**INSTRUCTIONS FOR THE TASK**
Return the lines from the one that contains "record = json.load(file)" through the one that contains "# the CAD node", both included, exactly as written and with nothing added.

/---

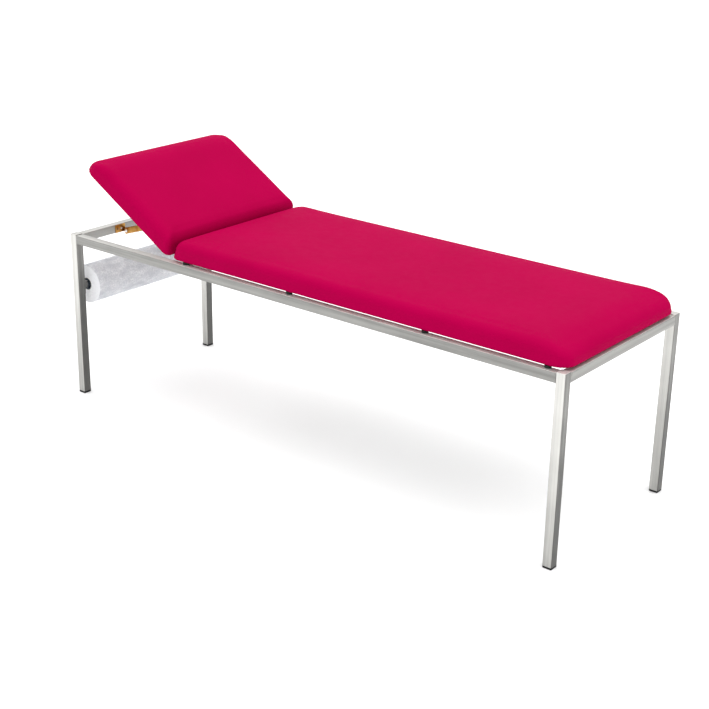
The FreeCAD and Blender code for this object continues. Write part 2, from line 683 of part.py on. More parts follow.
def pad_bracket(name):
    """A channel under the head board whose cheeks hold the strut's upper pin in a slot."""
    gap = size("cheek_gap")
    thick = size("cheek_thick")
    long = size("cheek_length")
    top = size("pad_bottom") - size("cloth_thick") - size("hinge_level")
    x = -size("strut_reach")
    pin_z = -size("strut_drop")
    base = box(name + "_base", long, size("foot_plate_width"), size("foot_plate_thick"), x - long / 2,
               -size("foot_plate_width") / 2, top - size("foot_plate_thick"))
    low = top - size("cheek_drop")
    rear, front = x - long / 2, x + long / 2
    cheek = [(rear, top - 1), (rear + 6, low), (front - 6, low), (front, top - 1)]
    cheeks = [flat_plate("%s_cheek_%d" % (name, i), cheek, thick, y)
              for i, y in enumerate((-gap / 2 - thick, gap / 2))]
    reach = size("slot_half_length")
    radius = "sizes.strut_pin_radius + sizes.slot_slack"
    ends = [bar_along("Y", "%s_slot_end_%d" % (name, i), radius, 4 * gap, x + i * reach, -2 * gap, pin_z)
            for i in (-1, 1)]
    middle = box(name + "_slot", 2 * reach, 4 * gap, "2 * (%s)" % radius, x - reach, -2 * gap,
                 "%g - (%s)" % (pin_z, radius))
    holes = [bar_along("Z", "%s_screw_hole_%d" % (name, i), "sizes.leaf_screw_radius", 20, x,
                       i * size("foot_plate_width") * 0.36, top - 10) for i in (-1, 1)]
    return cut(name, fuse(name + "_shape", base, *cheeks), *ends, middle, *holes)


def build_struts():
    low, length, _ = strut_line()
    half = size("channel_inner") / 2 + size("channel_wall")
    for side, out in (("left", -1), ("right", 1)):
        y = out * size("strut_y")
        place = strut_placement(y)
        upright = Placement(Vector(low.x, y, low.z), UPRIGHT)
        keep(rail_bracket(side + "_bracket", out), side + "_strut_rail_bracket", upright)
        lower_pin = cross_pin(side + "_lower_pin", "sizes.strut_pin_radius", half + 0.5, 0, 0)
        keep(lower_pin, side + "_strut_lower_pin", upright)
        keep(strut_channel(side + "_channel"), side + "_strut_channel", place)
        keep(strut_bar(side + "_bar", length), side + "_strut_bar", place)
        keep(pawl(side + "_pawl_lever"), side + "_pawl", place)
        keep(cross_pin(side + "_pawl_axle", "sizes.pawl_pin_radius", half + 0.2,
                       size("pawl_pivot"), size("pawl_level")), side + "_pawl_pin", place)
        upper_pin = cross_pin(side + "_upper_pin", "sizes.strut_pin_radius",
                              size("cheek_gap") / 2 + size("cheek_thick") + 1, length, 0)
        keep(upper_pin, side + "_strut_upper_pin", place)
        over_head = Placement(hinge_point() + Vector(0, y, 0), head_placement().Rotation)
        keep(pad_bracket(side + "_pad_bracket_shape"), side + "_strut_pad_bracket", over_head)


# ---------------------------------------------------------------- paper roll and its holder

def holder(name, side):
    """A plate on the leg's inner face with a cradle, open above, for the end of the rod."""
    inner = size("couch_width") / 2 - size("leg_side")
    wide = size("holder_width")
    plate_thick = size("holder_plate")
    depth = size("cradle_depth")
    bore = size("rod_radius") + size("cradle_slack")
    wall = size("cradle_wall")
    high = size("holder_high")
    plate_y = inner - plate_thick if side > 0 else -inner
    cradle_y = inner - depth if side > 0 else -inner
    plate = box(name + "_plate", wide, plate_thick, high, -wide / 2, plate_y, -high / 2)
    cradle = box(name + "_cradle", 2 * (bore + wall), depth, bore + wall + size("cradle_lip"),
                 -bore - wall, cradle_y, -bore - wall)
    slot = bar_along("Y", name + "_slot", bore, depth, 0, cradle_y, 0)
    mouth = box(name + "_mouth", 2 * bore, depth, high, -bore, cradle_y, 0)
    spacing = size("holder_screw_spacing")
    holes = [bar_along("Y", "%s_hole_%d" % (name, i), "sizes.leaf_screw_radius", 20, 0,
                       side * inner - 10, i * spacing / 2) for i in (-1, 1)]
    return cut(name, fuse(name + "_shape", plate, cradle), slot, mouth, *holes)


def end_plug(name, side, face):
    """A plug in the end of the core, recessed round a hub and a rib, that turns on the rod."""
    length = size("plug_length")
    radius = size("core_radius") - size("core_wall") - 0.1
    inward = -side
    start = face if inward > 0 else face - length
    plug = bar_along("Y", name + "_plug", radius, length, 0, start, 0)
    recess_depth = size("plug_recess")
    recess_start = face if inward > 0 else face - recess_depth
    ring = cut(name + "_recess",
               bar_along("Y", name + "_well", radius - size("plug_rim"), recess_depth, 0, recess_start, 0),
               bar_along("Y", name + "_hub", "sizes.plug_hub", recess_depth, 0, recess_start, 0),
               box(name + "_rib", "sizes.plug_rib", recess_depth, 2 * radius, "-sizes.plug_rib / 2",
                   recess_start, -radius))
    bore = bar_along("Y", name + "_bore", "sizes.rod_radius + sizes.pin_clearance", length, 0, start, 0)
    return cut(name, plug, ring, bore)


def build_paper_roll():
    axis_x = along(size("leg_side") / 2)
    axis = Placement(Vector(axis_x, 0, size("roll_level")), UPRIGHT)
    inner = size("couch_width") / 2 - size("leg_side")
    for side, name in ((-1, "left"), (1, "right")):
        keep(holder(name + "_roll_holder_shape", side), name + "_roll_holder", axis)

    rod_half = inner - size("rod_end_gap")
    rod = bar_along("Y", "roll_rod_bar", "sizes.rod_radius", 2 * rod_half, axis_x, -rod_half,
                    "sizes.roll_level")
    keep(rod, "roll_rod")

    start = -inner + size("roll_start")
    end = start + size("roll_length")
    keep(end_plug("left_plug", -1, start), "left_roll_plug", axis)
    keep(end_plug("right_plug", 1, end), "right_roll_plug", axis)
    length = size("roll_length")
    core = cut("core_tube", bar_along("Y", "core_outside", "sizes.core_radius", length, 0, start, 0),
               bar_along("Y", "core_inside", "sizes.core_radius - sizes.core_wall", length, 0, start, 0))
    keep(core, "roll_core", axis)
    paper = cut("paper_tube", bar_along("Y", "paper_outside", "sizes.roll_radius", length, 0, start, 0),
                bar_along("Y", "paper_inside", "sizes.core_radius", length, 0, start, 0))
    keep(paper, "paper_roll", axis)


# ---------------------------------------------------------------- build, check and write

def check(obj):
    bad = {"Invalid", "Error"} & set(obj.State)
    if bad:
        raise RuntimeError("%s failed: %s" % (obj.Label, sorted(bad)))


build_frame()
build_pads()
build_buffers()
build_rest_buffers()
build_hinges()
build_struts()
build_paper_roll()
build_screws()
doc.recompute()

for item in doc.Objects:
    check(item)
for subpart in SUBPARTS:
    if subpart.Shape.isNull() or not subpart.Shape.isValid() or not subpart.Shape.Solids:
        raise RuntimeError("%s has no valid solid" % subpart.Label)

os.makedirs("parts", exist_ok=True)
for subpart in SUBPARTS:
    subpart.Shape.exportStep("parts/%s.step" % subpart.Label)
print("%d sub-parts written" % len(SUBPARTS))
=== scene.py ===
import json
import math

import bmesh
import bpy
from mathutils import Matrix, Vector


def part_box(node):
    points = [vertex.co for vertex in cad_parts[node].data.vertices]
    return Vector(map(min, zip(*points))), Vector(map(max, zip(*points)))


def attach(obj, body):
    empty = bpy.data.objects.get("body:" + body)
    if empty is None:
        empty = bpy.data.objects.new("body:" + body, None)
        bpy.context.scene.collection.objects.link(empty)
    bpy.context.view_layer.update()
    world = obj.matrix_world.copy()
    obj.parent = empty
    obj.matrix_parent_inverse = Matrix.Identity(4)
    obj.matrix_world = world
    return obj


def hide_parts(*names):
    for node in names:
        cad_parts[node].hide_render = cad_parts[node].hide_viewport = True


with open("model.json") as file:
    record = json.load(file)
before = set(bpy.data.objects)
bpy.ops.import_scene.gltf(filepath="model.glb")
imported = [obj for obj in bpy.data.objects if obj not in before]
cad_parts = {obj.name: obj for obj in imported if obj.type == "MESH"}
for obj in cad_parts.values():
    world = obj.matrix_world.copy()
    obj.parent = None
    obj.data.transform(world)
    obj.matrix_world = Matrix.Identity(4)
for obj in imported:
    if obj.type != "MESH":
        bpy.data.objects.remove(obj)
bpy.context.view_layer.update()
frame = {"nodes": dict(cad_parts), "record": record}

# The looks of the couch. Its two pads are modelled here as soft cushions, and every other piece is
# the CAD node itself with a material made of shader nodes. Lengths are in metres.

MM = 0.001
NODES = frame["nodes"]
JOINTS = {joint["name"]: joint for joint in frame["record"]["behaviour"]["joints"]}
HINGE = Vector(JOINTS["head_hinge"]["pos_m"])
HEAD_ANGLE = -math.radians(JOINTS["head_hinge"]["range_deg"][0])
HEAD_PLACE = Matrix.Translation(HINGE) @ Matrix.Rotation(HEAD_ANGLE, 4, "Y")
BODY_PLACE = Matrix.Translation(HINGE)


# ---------------------------------------------------------------- shader helpers

# places of a colour mix node's sockets, whose names it uses several times over
MIX_FACTOR = 0
MIX_COLOURS = (6, 7)
MIX_RESULT = 2


class Nodes:
    """A node tree being built, with short ways to add nodes to it."""

    def __init__(self, tree):
        self.tree = tree

    def first(self, kind):
        return next(node for node in self.tree.nodes if node.type == kind)

    def add(self, kind, settings=None, **inputs):
        """Adds a node with its settings, and its inputs named with _ for a space."""
        node = self.tree.nodes.new(kind)
        for name, value in (settings or {}).items():
            setattr(node, name, value)
        for name, value in inputs.items():
            self.put(node.inputs[name.replace("_", " ")], value)
        return node

    def put(self, socket, value):
        """Links the socket to another, or gives it a plain value."""
        if isinstance(value, bpy.types.NodeSocket):
            self.tree.links.new(value, socket)
        else:
            socket.default_value = value

    def remap(self, value, to, of=(0.0, 1.0)):
        """Carries the range `of` over to the range `to`, and holds it at its ends."""
        node = self.add("ShaderNodeMapRange", Value=value, From_Min=of[0], From_Max=of[1],
                        To_Min=to[0], To_Max=to[1])
        return node.outputs[0]

    def maths(self, operation, first, second):
        node = self.add("ShaderNodeMath", {"operation": operation})
        self.put(node.inputs[0], first)
        self.put(node.inputs[1], second)
        return node.outputs[0]


class Shader(Nodes):
    """A material being built: its node tree, its main shader and its object coordinates."""

    def __init__(self, name, **settings):
        self.material = bpy.data.materials.new(name)
        self.material.use_nodes = True
        super().__init__(self.material.node_tree)
        self.main = self.first("BSDF_PRINCIPLED")
        self.coordinates = self.add("ShaderNodeTexCoord").outputs["Object"]
        for socket, value in settings.items():
            self.main.inputs[socket.replace("_", " ")].default_value = value

    def stretched(self, scale):
        """Object coordinates in metres, scaled per axis."""
        return self.add("ShaderNodeMapping", Vector=self.coordinates, Scale=scale).outputs[0]

    def brushed(self, axis, along, across):
        """Object coordinates scaled one way along an axis and another way across it."""
        return self.stretched([along if name == axis else across for name in "xyz"])

    def noise(self, vector=None, scale=1.0, detail=3.0, roughness=0.5):
        node = self.add("ShaderNodeTexNoise", Vector=vector or self.coordinates, Scale=scale,
                        Detail=detail, Roughness=roughness)
        return node.outputs["Fac"]

    def cells(self, scale, feature="F1"):
        node = self.add("ShaderNodeTexVoronoi", {"feature": feature}, Vector=self.coordinates,
                        Scale=scale)
        return node.outputs["Distance"]

    def blend(self, factor, first, second):
        """Mixes two colours, each given as three numbers or as a socket."""
        node = self.add("ShaderNodeMix", {"data_type": "RGBA"})
        self.put(node.inputs[MIX_FACTOR], factor)
        for place, colour in zip(MIX_COLOURS, (first, second)):
            made = isinstance(colour, bpy.types.NodeSocket)
            self.put(node.inputs[place], colour if made else (*colour, 1))
        return node.outputs[MIX_RESULT]

    def facing(self, axis):
        """How squarely the surface faces along one axis, either way, from 0 to 1."""
        normal = self.add("ShaderNodeTexCoord").outputs["Normal"]
        parts = self.add("ShaderNodeSeparateXYZ", Vector=normal)
        return self.maths("ABSOLUTE", parts.outputs[axis.upper()], 0.0)

    def colour(self, value):
        self.put(self.main.inputs["Base Color"], value)

    def roughness(self, value):
        self.put(self.main.inputs["Roughness"], value)

    def bump(self, height, distance, strength, onto=None):
        node = self.add("ShaderNodeBump", Height=height, Distance=distance, Strength=strength)
        if onto is not None:
            self.put(node.inputs["Normal"], onto)
        self.put(self.main.inputs["Normal"], node.outputs[0])
        return node.outputs[0]


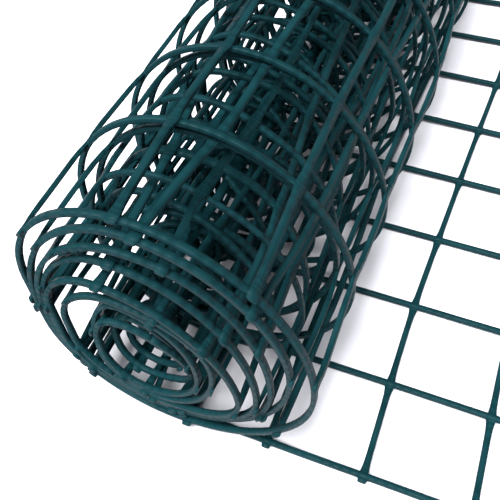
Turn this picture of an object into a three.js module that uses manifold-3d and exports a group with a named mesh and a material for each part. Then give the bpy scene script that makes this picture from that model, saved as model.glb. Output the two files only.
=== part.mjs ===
// Roll of plastic mesh fencing, lying on its side with its free end unrolled along the floor.
// One piece of square net: long strands run with the length, cross strands run with the width,
// and they are fused where they cross. The net is drawn in four stretches that follow each
// other along its length: the flat run, the outermost turn, and two of the turns inside that.
// Millimetres. +X along the unrolled run, +Y along the roll, +Z up.

import * as THREE from 'three';
import { mergeVertices } from 'three/addons/utils/BufferGeometryUtils.js';
import Module from 'manifold-3d';

// the net
const cell = 50;              // from strand to strand, both ways
const cellsAcross = 10;       // cells in the width of the net
const cellsLong = 60;         // cells in the length of the net
const longWidth = 2.8;        // strand that runs with the length
const longThick = 2.2;
const crossWidth = 3;         // strand that runs with the width, on the outer side of the roll
const crossThick = 2.2;
const fuseDepth = 0.8;        // how far the two sink into each other
const crossStub = 1.6;        // cut end of a cross strand, past the outermost long strand
const longStub = 3;           // cut end of a long strand, past the last cross strand

// the roll, with X measured from a cross strand near its right side
const rollLeft = -106;        // middle line of the outermost turn where it bulges furthest left
const rollTop = 147.5;        // and where it is highest
const rollRight = 26;         // and furthest right
const packedGap = 0.1;        // between neighbouring turns where they lie tight, left and below
const floorGap = 0.3;         // between the net on the floor and the turn that lies on it
const innerSlip = 6;          // how far the inner turns have slid out at the near end
const joinGap = 0.3;          // between two stretches of the net

// Each turn from the outermost in: how loosely it lies inside the turn before it, above and at
// its right side, the places of its top and its right side, the two heights between which its
// left side stands upright, and the place where it leaves the ground.
const turns = [
  { looseTop: 0, looseRight: 0, topX: -45, rightZ: 69, upright: [57, 87], footX: -50 },
  { looseTop: 0.8, looseRight: 5.8, topX: -45, rightZ: 82, upright: [60, 85], footX: -45 },
  { looseTop: 8.3, looseRight: 5.3, topX: -52, rightZ: 61, upright: [58, 78], footX: -45 },
  { looseTop: 7.8, looseRight: 2.1, topX: -60, rightZ: 55, upright: [56, 70], footX: -45 },
  { looseTop: 14.8, looseRight: 3.7, topX: -66, rightZ: 50, upright: [54, 62], footX: -48 },
  { looseTop: 0, looseRight: 6.6, topX: -64, rightZ: 57, upright: [54, 60], footX: -50 },
  { looseTop: 0, looseRight: 5.8, topX: -62, rightZ: 54, upright: [54, 58], footX: -52 },
  { looseTop: 4.9, looseRight: 1.8, topX: -62, rightZ: 51, upright: [52, 55], footX: -54 },
  { looseTop: 1.3, looseRight: 0, topX: -57.25, rightZ: 50, upright: [52, 55], footX: -55 },
];

// what the sizes above give
const netWidth = cellsAcross * cell;
const netLength = cellsLong * cell + 2 * longStub;
const longInside = longThick / 2;
const crossInside = fuseDepth - longInside;
const crossOutside = crossInside - crossThick;
const netThick = longInside - crossOutside;
const floorLevel = -crossOutside;
const packedPitch = netThick + packedGap;
const nearEdge = -longWidth / 2 - crossStub;
const strandLength = netWidth - 2 * nearEdge;
const middleY = (netWidth - innerSlip) / 2;

const netGreen = new THREE.MeshStandardMaterial({ color: 0x1d4f4b, roughness: 0.45, metalness: 0 });

const wasm = await Module();
wasm.setup();

// The middle line of the long strands, seen along the roll: quarter ellipses from foot to left
// side, to top, to right side and to the next foot. What the roll leaves of the net's length
// runs straight along the floor.
const quarter = (centreX, centreZ, reachX, reachZ, from) => (
  new THREE.EllipseCurve(centreX, centreZ, reachX, reachZ, from, from - Math.PI / 2, true)
);
const straight = (fromX, fromZ, toX, toZ) => (
  new THREE.LineCurve(new THREE.Vector2(fromX, fromZ), new THREE.Vector2(toX, toZ))
);
const footLevel = (index) => (
  index === 0 ? floorLevel : floorLevel + netThick + floorGap + (index - 1) * packedPitch
);

const rolled = [];
let left = rollLeft;
let top = rollTop;
let right = rollRight;
turns.forEach(({ topX, rightZ, upright: [low, high], footX }, index) => {
  rolled.push(quarter(footX, low, footX - left, low - footLevel(index), -Math.PI / 2));
  rolled.push(straight(left, low, left, high));
  rolled.push(quarter(topX, high, topX - left, top - high, Math.PI));
  const next = turns[index + 1];
  if (!next) return;
  rolled.push(quarter(topX, rightZ, right - topX, top - rightZ, Math.PI / 2));
  rolled.push(quarter(next.footX, rightZ, right - next.footX, rightZ - footLevel(index + 1), 0));
  left += packedPitch;
  top -= packedPitch + next.looseTop;
  right -= packedPitch + next.looseRight;
});

const lengthOf = (curves) => curves.reduce((sum, curve) => sum + curve.getLength(), 0);
const floorRun = netLength - lengthOf(rolled);
const tailEnd = turns[0].footX + floorRun;
const middleX = (rollLeft + crossOutside + tailEnd) / 2;
const line = new THREE.CurvePath();
line.add(straight(tailEnd, floorLevel, turns[0].footX, floorLevel));
rolled.forEach((curve) => line.add(curve));
const lineLength = line.getLength();

// where the stretches meet: half a cell before the net leaves the floor, and after whole turns
const curvesInTurn = 5;
const afterTurns = (count) => floorRun + lengthOf(rolled.slice(0, count * curvesInTurn));
const leavesFloor = floorRun - cell / 2;
const outerEnds = afterTurns(1);
const middleEnds = afterTurns(5);

// a place beside the middle line, so far from the free end and so far towards the roll's inside
const heading = (distance) => line.getTangent(distance / lineLength);
const beside = (distance, inward) => {
  const along = heading(distance);
  const place = line.getPoint(distance / lineLength);
  return place.add(new THREE.Vector2(along.y, -along.x).multiplyScalar(inward));
};

// distances from one end of a stretch to the other, close enough for its bends
const bendStep = 15;
const wallStep = 11;
const steps = (from, to, longest) => {
  const count = Math.ceil((to - from) / longest);
  return Array.from({ length: count + 1 }, (unused, index) => from + ((to - from) * index) / count);
};

// a band that follows the net, between two heights beside its middle line, across y to y + depth
const band = (distances, outer, inner, y, depth) => {
  const outside = distances.map((distance) => beside(distance, outer));
  const inside = distances.map((distance) => beside(distance, inner)).reverse();
  const outline = new THREE.Shape([...outside, ...inside]);
  const geometry = new THREE.ExtrudeGeometry(outline, { depth, bevelEnabled: false });
  geometry.rotateX(Math.PI / 2);
  geometry.translate(-middleX, y + depth - middleY, 0);
  return geometry;
};

const longStrand = (distances, index) => (
  band(distances, -longInside, longInside, index * cell - longWidth / 2, longWidth)
);

const crossStrand = (distance) => {
  const geometry = new THREE.BoxGeometry(crossWidth, strandLength, crossThick);
  const place = beside(distance, (crossInside + crossOutside) / 2);
  const along = heading(distance);
  geometry.rotateY(-Math.atan2(along.y, along.x));
  geometry.translate(place.x - middleX, netWidth / 2 - middleY, place.y);
  return geometry;
};

const toSolid = (geometry) => {
  geometry.deleteAttribute('normal');
  geometry.deleteAttribute('uv');
  const merged = mergeVertices(geometry);
  return new wasm.Manifold(new wasm.Mesh({
    numProp: 3,
    vertProperties: merged.attributes.position.array,
    triVerts: merged.index.array,
  }));
};

const toGeometry = (solid) => {
  const mesh = solid.getMesh();
  const geometry = new THREE.BufferGeometry();
  geometry.setAttribute('position', new THREE.BufferAttribute(mesh.vertProperties, 3));
  geometry.setIndex(new THREE.BufferAttribute(mesh.triVerts, 1));
  return geometry;
};

// a stretch of net with its strands, fused where they cross
const strandNet = (distances) => {
  const strands = Array.from({ length: cellsAcross + 1 }, (unused, index) => longStrand(distances, index));
  for (let index = 0; index <= cellsLong; index += 1) {
    const distance = longStub + index * cell;
    const starts = distance - crossWidth / 2 > distances[0];
    const ends = distance + crossWidth / 2 < distances[distances.length - 1];
    if (starts && ends) strands.push(crossStrand(distance));
  }
  return toGeometry(strands.map(toSolid).reduce((whole, strand) => whole.add(strand)));
};

// a stretch of net as one plain wall, as thick as its long strands
const wallNet = (distances) => (
  toGeometry(toSolid(band(distances, -longInside, longInside, nearEdge - innerSlip, strandLength)))
);

const mesh = (name, geometry) => {
  const piece = new THREE.Mesh(geometry, netGreen);
  piece.name = name;
  return piece;
};

const roll = new THREE.Group();
roll.add(mesh('flat_net', strandNet([0, leavesFloor])));
roll.add(mesh('outer_turn', strandNet(steps(leavesFloor + joinGap, outerEnds, bendStep))));
roll.add(mesh('middle_turns', wallNet(steps(outerEnds + joinGap, middleEnds, wallStep))));
roll.add(mesh('inner_turns', wallNet(steps(middleEnds + joinGap, lineLength, wallStep))));

export default roll;
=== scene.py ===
"""Plastic mesh fencing: a loose roll of square garden net with its free end unrolled on the floor.

The whole net is modelled flat, crossing by crossing, and then laid along the line that the roll
follows. Lengths are millimetres of the real net until they go into a mesh, which is in metres.
"""

import math

import bmesh
import bpy
import numpy as np
from mathutils import Matrix, Vector


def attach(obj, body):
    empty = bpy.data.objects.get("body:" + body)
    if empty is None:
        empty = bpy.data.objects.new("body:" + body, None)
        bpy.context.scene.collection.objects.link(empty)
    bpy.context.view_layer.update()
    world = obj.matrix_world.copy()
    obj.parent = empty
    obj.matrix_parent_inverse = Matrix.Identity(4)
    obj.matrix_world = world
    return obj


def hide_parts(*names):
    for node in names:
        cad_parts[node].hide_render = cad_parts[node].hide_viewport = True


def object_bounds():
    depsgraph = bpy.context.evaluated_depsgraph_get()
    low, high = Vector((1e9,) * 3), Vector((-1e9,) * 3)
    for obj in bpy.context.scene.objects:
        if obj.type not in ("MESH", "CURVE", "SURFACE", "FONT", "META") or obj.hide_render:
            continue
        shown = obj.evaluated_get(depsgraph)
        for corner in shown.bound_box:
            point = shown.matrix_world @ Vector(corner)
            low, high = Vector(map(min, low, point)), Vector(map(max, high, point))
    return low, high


MM = 0.001

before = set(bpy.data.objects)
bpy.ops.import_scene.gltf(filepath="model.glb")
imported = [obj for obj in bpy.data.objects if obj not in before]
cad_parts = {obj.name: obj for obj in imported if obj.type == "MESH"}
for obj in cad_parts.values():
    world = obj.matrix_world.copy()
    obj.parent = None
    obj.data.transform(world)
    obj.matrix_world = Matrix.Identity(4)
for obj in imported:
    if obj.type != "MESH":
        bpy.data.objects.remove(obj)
cad_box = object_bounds()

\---

**WRITTEN ANSWER**
    record = json.load(file)
before = set(bpy.data.objects)
bpy.ops.import_scene.gltf(filepath="model.glb")
imported = [obj for obj in bpy.data.objects if obj not in before]
cad_parts = {obj.name: obj for obj in imported if obj.type == "MESH"}
for obj in cad_parts.values():
    world = obj.matrix_world.copy()
    obj.parent = None
    obj.data.transform(world)
    obj.matrix_world = Matrix.Identity(4)
for obj in imported:
    if obj.type != "MESH":
        bpy.data.objects.remove(obj)
bpy.context.view_layer.update()
frame = {"nodes": dict(cad_parts), "record": record}

# The looks of the couch. Its two pads are modelled here as soft cushions, and every other piece is
# the CAD node itself with a material made of shader nodes. Lengths are in metres.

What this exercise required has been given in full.